Thursday, 26 April, 2018

The European Parliament last week voted to approve the final wording of the Fifth Anti-Money Laundering Directive, backing the tripartite agreement reached with Member States' ministers last December.

The vote was passed by 574 to 13 with 60 abstentions.

The Directive will give the public full access to information on the beneficial owners of firms operating in the EU. The corresponding information will also have to be collected for trusts, but access to it will be limited to those with a ‘legitimate interest’, the definition of which is 'governed by the law of the Member State where the beneficial ownership information of the trust or similar legal arrangement is registered’.

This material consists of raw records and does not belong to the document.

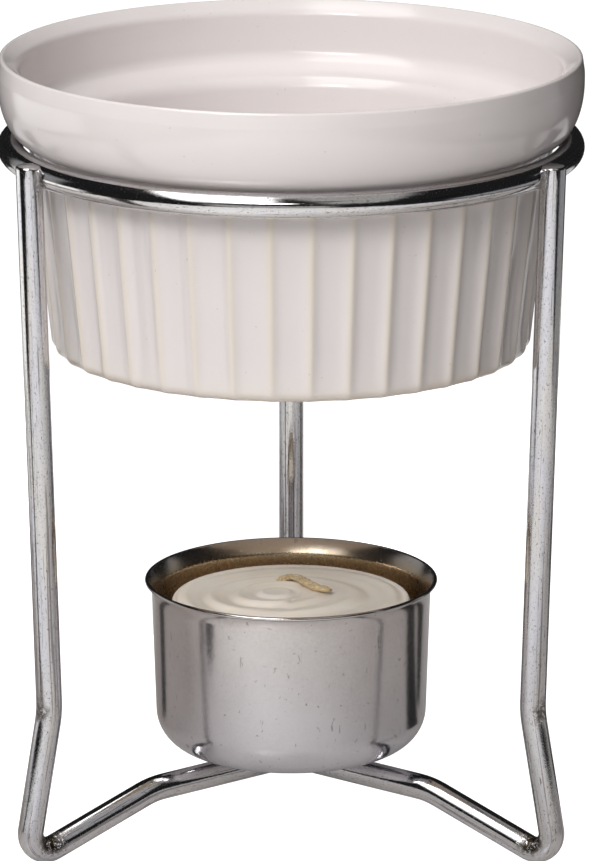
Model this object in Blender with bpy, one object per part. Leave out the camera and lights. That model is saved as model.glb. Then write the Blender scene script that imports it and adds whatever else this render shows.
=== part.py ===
"""Butter warmer: a fluted ceramic ramekin held over a tealight by a three-legged wire stand.

Metres, +Z up, feet on Z = 0, front of the object towards -Y.
"""

import math

import bmesh
import bpy
from mathutils import Vector

MM = 0.001
GAP = 0.3 * MM

# Round wire stand
WIRE_RADIUS = 2.0 * MM
WIRE_SIDES = 12
RING_RADIUS = 43.1 * MM
RING_HEIGHT = 108.7 * MM
RING_SEGMENTS = 72
LEG_ANGLES = {"rear": 90.0, "left": 210.0, "right": 330.0}
LEG_TOP = (45.5 * MM, 110.4 * MM)
LEG_KINK = (42.9 * MM, 24.1 * MM)
LEG_KINK_BEND = 18.0 * MM
FOOT_CORNER = (47.42 * MM, 0.15 * MM)
FOOT_BEND = 3.0 * MM
ARM_BEND_POINT = (24.9 * MM, 8.7 * MM)
ARM_BEND = 12.0 * MM
ARM_END = (3.0 * MM, 10.0 * MM)
FOOT_REACH = 48.4 * MM

# Ramekin
FLUTES = 40
FLUTE_DEPTH = 0.6 * MM
FLUTE_TOP = 109.0 * MM
FLUTE_FADE = 2.0 * MM
POT_BASE = 76.9 * MM
POT_BASE_CORNER = 2.0 * MM
POT_FOOT_INNER = 31.0 * MM
POT_BASE_RECESS = 0.8 * MM
BODY_HEIGHT = 95.0 * MM
BODY_RADIUS = 38.8 * MM
BODY_SLOPE = 0.105
BAND_CENTRE = (40.6 * MM, 119.0 * MM)
BAND_SIZE = (4.4 * MM, 8.7 * MM)
LIP_FOOT = (45.0 * MM, 120.4 * MM)
LIP_BEND = 3.0 * MM
RIM_EDGE = (44.58 * MM, 123.23 * MM)
RIM_EDGE_BEND = 0.45 * MM
RIM_INNER = (41.75 * MM, 121.25 * MM)
RIM_INNER_BEND = 1.2 * MM
LEDGE_TOP = (41.2 * MM, 114.0 * MM)
LEDGE_FOOT = (35.5 * MM, 111.3 * MM)
LEDGE_BEND = 2.5 * MM
BOWL_FLOOR = 81.0 * MM
BOWL_FLOOR_RADIUS = 33.0 * MM
BOWL_FLOOR_BEND = 5.0 * MM

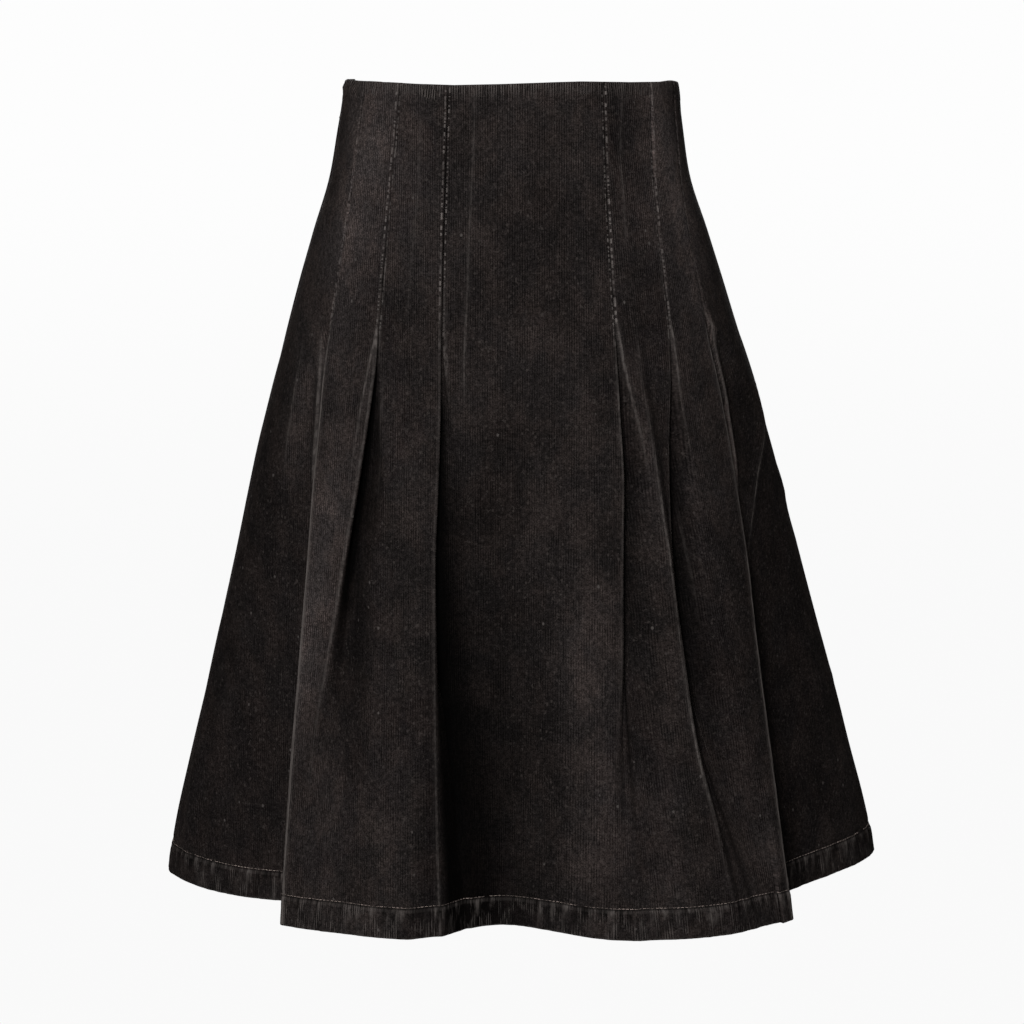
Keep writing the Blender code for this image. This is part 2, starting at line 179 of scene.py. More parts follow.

Member States can also insist on registration and the payment of a small fee, so that the accessing of such information would be traceable. Restrictions on access will be allowed in certain circumstances, including where there is a risk of fraud, kidnapping, blackmail, violence or intimidation, though the ability to create exceptions of this nature is limited.

The Directive will also introduce closer regulation for virtual currencies such as Bitcoin, to prevent their use for money laundering and terrorism financing. Virtual currency exchanges and wallet providers will have to be registered and will have to apply the same customer due diligence controls as do banks. The threshold for identifying the holders of prepaid cards will be reduced from EUR250 to EUR150.

The updated Directive will soon be formally adopted by the European Council and then gazetted in the Official Journal of the European Union. Member States will then have 18 months to transpose the new rules into national law. However, as the UK is formally leaving the EU on 29 March next year, it will have to decide whether to transpose the Directive. Even if it does not, some, or all, of the Directive could take effect by agreement in the UK during the Brexit transition period.